* DATA PROVIDED:

— Begin —

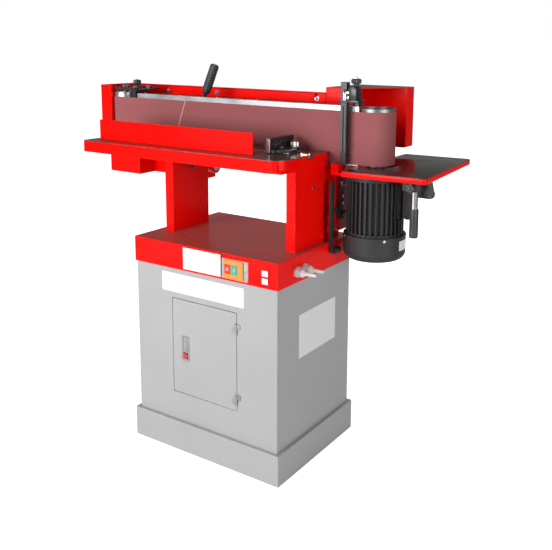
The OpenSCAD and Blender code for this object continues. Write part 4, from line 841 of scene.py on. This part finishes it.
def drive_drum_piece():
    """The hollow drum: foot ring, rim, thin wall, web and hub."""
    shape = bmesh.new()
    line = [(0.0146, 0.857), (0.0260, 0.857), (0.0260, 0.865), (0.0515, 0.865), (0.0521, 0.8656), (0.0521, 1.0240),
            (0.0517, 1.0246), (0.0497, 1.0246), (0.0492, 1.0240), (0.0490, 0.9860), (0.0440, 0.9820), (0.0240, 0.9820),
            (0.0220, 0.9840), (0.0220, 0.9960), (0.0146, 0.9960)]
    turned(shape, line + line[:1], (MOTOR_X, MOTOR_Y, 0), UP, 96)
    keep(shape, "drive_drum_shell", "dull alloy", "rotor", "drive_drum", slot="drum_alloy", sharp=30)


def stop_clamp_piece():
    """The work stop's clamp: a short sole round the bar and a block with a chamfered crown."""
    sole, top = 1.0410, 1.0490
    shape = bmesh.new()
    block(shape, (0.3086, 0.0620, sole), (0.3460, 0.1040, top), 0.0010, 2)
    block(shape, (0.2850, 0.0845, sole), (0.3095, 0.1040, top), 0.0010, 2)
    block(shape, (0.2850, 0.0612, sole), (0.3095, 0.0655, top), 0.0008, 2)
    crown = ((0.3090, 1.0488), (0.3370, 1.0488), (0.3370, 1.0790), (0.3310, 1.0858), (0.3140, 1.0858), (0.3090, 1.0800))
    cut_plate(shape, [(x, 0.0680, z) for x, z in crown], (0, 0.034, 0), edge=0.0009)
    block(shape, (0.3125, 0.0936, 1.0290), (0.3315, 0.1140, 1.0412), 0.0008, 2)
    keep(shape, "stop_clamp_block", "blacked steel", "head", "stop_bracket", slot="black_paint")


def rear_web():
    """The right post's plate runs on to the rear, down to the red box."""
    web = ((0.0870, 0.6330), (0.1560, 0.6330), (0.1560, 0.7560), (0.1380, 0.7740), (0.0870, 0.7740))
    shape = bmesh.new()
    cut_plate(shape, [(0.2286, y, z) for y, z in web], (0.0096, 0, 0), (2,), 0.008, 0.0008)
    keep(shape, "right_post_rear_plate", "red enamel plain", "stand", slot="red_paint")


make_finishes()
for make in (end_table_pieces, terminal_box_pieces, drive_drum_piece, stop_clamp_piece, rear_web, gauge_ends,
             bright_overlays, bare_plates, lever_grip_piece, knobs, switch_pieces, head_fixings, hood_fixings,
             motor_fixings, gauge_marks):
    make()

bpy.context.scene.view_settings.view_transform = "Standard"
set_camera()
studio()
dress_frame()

— End —
— Begin —

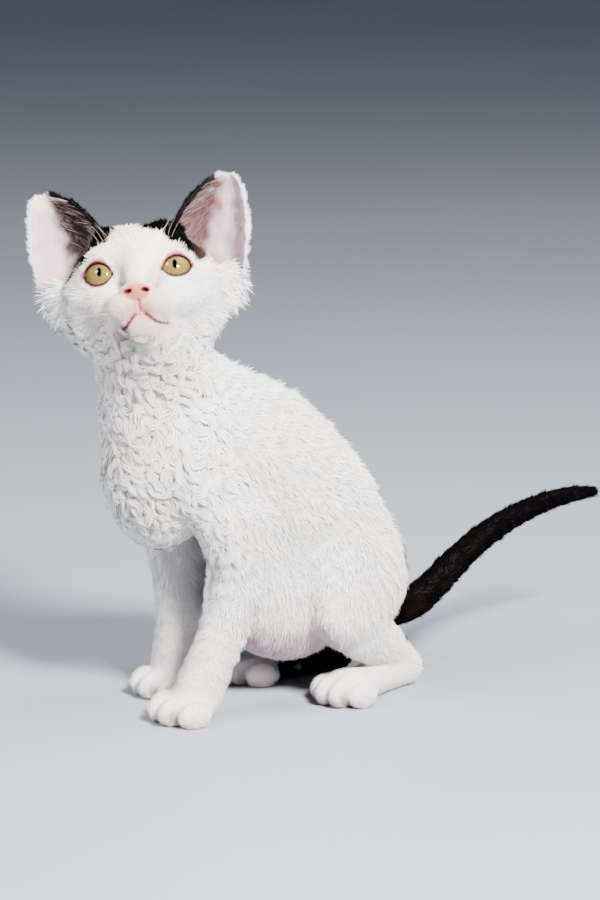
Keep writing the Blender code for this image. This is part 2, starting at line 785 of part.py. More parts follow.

— End —

* AIM: Using the listing above, pull out all lines that hold the word "scene".

* TASK RESPONSE:
The OpenSCAD and Blender code for this object continues. Write part 4, from line 841 of scene.py on. This part finishes it.
bpy.context.scene.view_settings.view_transform = "Standard"